Supposedly, breakfast is the most important meal of the day. I mean, it’s right there in the name—it is literally breaking the fast that you have been (theoretically) engaging in since last night’s dinner. A good breakfast sets the table for a successful day like no other meal can, and I had long been hearing such good things about Zachary’s morning offerings that I decided to try them for myself.
Now, by morning, I mean almost afternoon. Like 11am, at the earliest. This is the time a night owl like me considers ideal for breakfast. Luckily, they serve it all day, from 7am-2:30pm Tuesday-Sunday. I walked in recently and was greeted immediately and offered not only a table, but also coffee right away—a nice service touch. Once seated, my prompt, friendly and efficient server came by and offered to help with the menu. But I already knew what I wanted: the ham and egg breakfast and the famous sourdough pancakes that have been made using the same starter since the 1989 earthquake. Waiting for my food, I basked in the ambiance. Rich hardwood floors are complemented by industrial accents in a space bigger than it looks from the street, with a mostly open concept and an airy and roomy feel thanks to high ceilings. The whole place had classic local-favorite diner feels. The food showed up in short order, and as I looked at my table, now full of all the good breakfast things, my only question was where to begin?
I decided to start with the ultimate foundational breakfast item: eggs. I got them scrambled, which are easy to do, but not so easy to do well. Good scramblers take constant attention and love, and mine got plenty of both. They came out light and fluffy with just a little chew, and had no browned spots, burnt edges or crispy skin-like parts. The ham was impressive, too. I got thick cut slabs, resembling two gigantic Trivial Pursuit pie pieces made of pork that tasted like they had just been carved off a homemade holiday roast. Lightly seared, lean and meaty, they had just a touch of smokey flavor. Even for a cured product, it had a fresh taste—no lunch meat vibes here.

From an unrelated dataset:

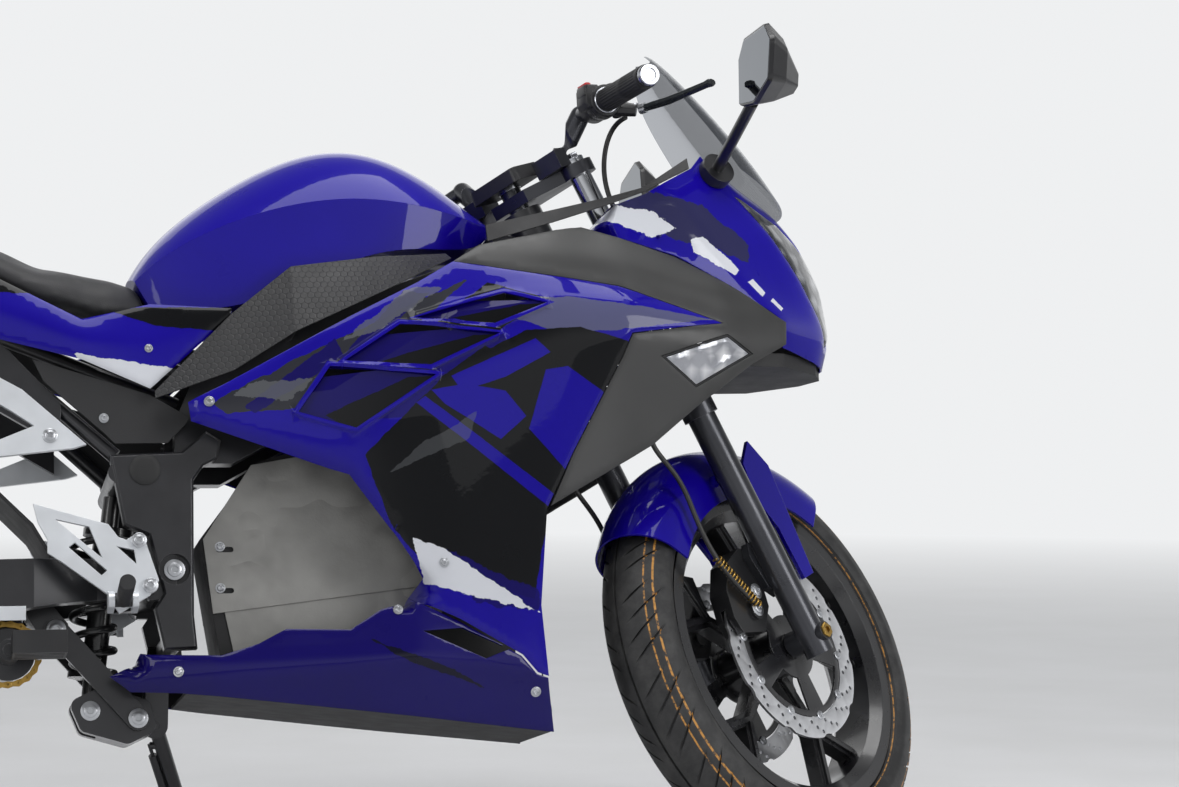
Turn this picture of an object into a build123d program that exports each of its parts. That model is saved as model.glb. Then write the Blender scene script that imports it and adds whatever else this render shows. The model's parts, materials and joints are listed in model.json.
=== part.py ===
from build123d import *
import os
from math import asin, atan2, cos, degrees, hypot, pi, radians, sin, sqrt, tan

os.makedirs("parts", exist_ok=True)

# Electric bicycle with a sport-motorcycle body, parked on its side stand, in millimetres.
# Each piece is drawn on an upright, straight bike: +X forward, +Y left, +Z up from the road.
# finish() then turns the steered pieces to the left stop and leans everything onto the stand.

# Stance
front_axle_x = 675.0
rear_axle_x = -725.0
rake = 25.0
fork_offset = 38.0
lean = 11.0
steer_left = 38.0

# Wheels and tyres
front_radius = 293.0
front_crown = 55.0
rear_radius = 305.0
rear_crown = 65.0
bead_radius = 216.0
rim_depth = 22.0
rim_half_width = 45.0
rear_rim_half_width = 52.0
axle_radius = 8.0
shaft_clearance = 0.05
seat_gap = 0.3

# Discs
disc_radius = 133.0
disc_ring = 30.0
disc_wall = 4.0
disc_wave = 16.0
disc_wave_depth = 3.5
front_disc_y = 52.0
rear_disc_y = 78.0
rear_disc_radius = 110.0

# Fork, measured along the legs from the axle
leg_y = 92.0
tube_radius = 15.5
slider_radius = 20.0
collar_radius = 25.0
slider_top = 363.0
collar_length = 26.0
lug_wall = 12.0
axle_nut_radius = 13.0
axle_reach = leg_y + slider_radius + 6
axle_bore = 5.0
lower_yoke_at = 520.0
upper_yoke_at = 712.0
lower_yoke_wall = 30.0
upper_yoke_wall = 18.0
tube_top = 736.0
stem_radius = 15.0
headstock_radius = 29.0

# Frame
plate_outer_y = 125.0
plate_wall = 24.0
pivot_x = -153.0
pivot_z = 404.0
pivot_bore = 20.0
spar_outer_y = 100.0
spar_wall = 28.0
rail_radius = 10.0
arm_inner_y = 95.0
arm_outer_y = 121.0
spool_x = -655.0
spool_bore = 4.0
spool_depth = 16.0

# Bodywork
skin_wall = 4.0
panel_gap = 0.6

# Crank drive
crank_x = -361.0
crank_z = 302.0
crank_length = 35.0
chain_y = -82.0
chain_width = 6.0
sprocket_radius = 34.0
chain_height = 9.0
pedal_inner_y = 156.0
pedal_width = 84.0

# Side stand: pivot on the left, foot ahead of it
stand_pivot = (-165.0, 92.0, 226.0)
stand_foot_x = -100.0
stand_foot_y = 200.0
stand_axis_tilt = 24.3

# Shift that puts the origin under the middle of the parked bike
origin_shift_x = 53.09
origin_shift_y = -198.43

# Steering axis and the parked stance
axis_foot = Vector(front_axle_x - fork_offset * cos(radians(rake)), 0, front_radius - fork_offset * sin(radians(rake)))
leg_dir = Vector(-sin(radians(rake)), 0, cos(radians(rake)))
steering_axis = Axis(axis_foot, leg_dir)


def on_leg(distance, y=0.0):
    """Point on the line of the fork legs, that far up from the axle."""
    return Vector(front_axle_x, y, front_radius) + leg_dir * distance


def on_stem(distance):
    """Point on the steering axis, that far up from the axle's height."""
    return axis_foot + leg_dir * distance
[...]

From there, it was time to try their signature home-fried potatoes. I was given a local’s hack to order them extra crispy, and I was more than glad that I did. Not only were they some of the best home fries I had ever had, the portion was generously hearty to say the least. There were onions mixed throughout, and the savory seasoning blend was on-point and present, yet not too bold for breakfast. My texture-fiend palette was wooed by the crispy chunks and edges throughout, and the extra cooking also imparted subtly bitter notes that rounded out the flavors of the entire meal.
It was then time to try the homemade toast. Even many fine dinner houses do not bake their own bread, and the fact that Zachary’s does is impressive. Options include sourdough and oatmeal molasses, but I opted for the dark rye. I got two thick, lightly toasted slices that definitely had that homemade thing going on: dense and bready with good chew, juxtaposed with a yeasty light and fresh flavor. And I found it to be a milder rye, with just enough of that uniquely spiced and nutty signature taste.
The sourdough pancakes were a strong finish. The real maple syrup with predominant notes of caramel was a perfect complement, and the pancakes themselves certainly lived up to the hype. They were light, thin and restrained with regards to sweetness. They weren’t dense or heavy at all like many other pancakes can be, and the flavor was delightfully delicate with just a kiss of sourdough tang for levity and complexity. The entire meal was simply delicious and a great value, too—I feel like I damn near had half the menu on my table and my bill was only $20. I can’t believe it took me so long to get here, and I’ll be back.
Zachary’s, 819 Pacific Ave., Santa Cruz, 831-427-0646; zacharyssantacruz.com.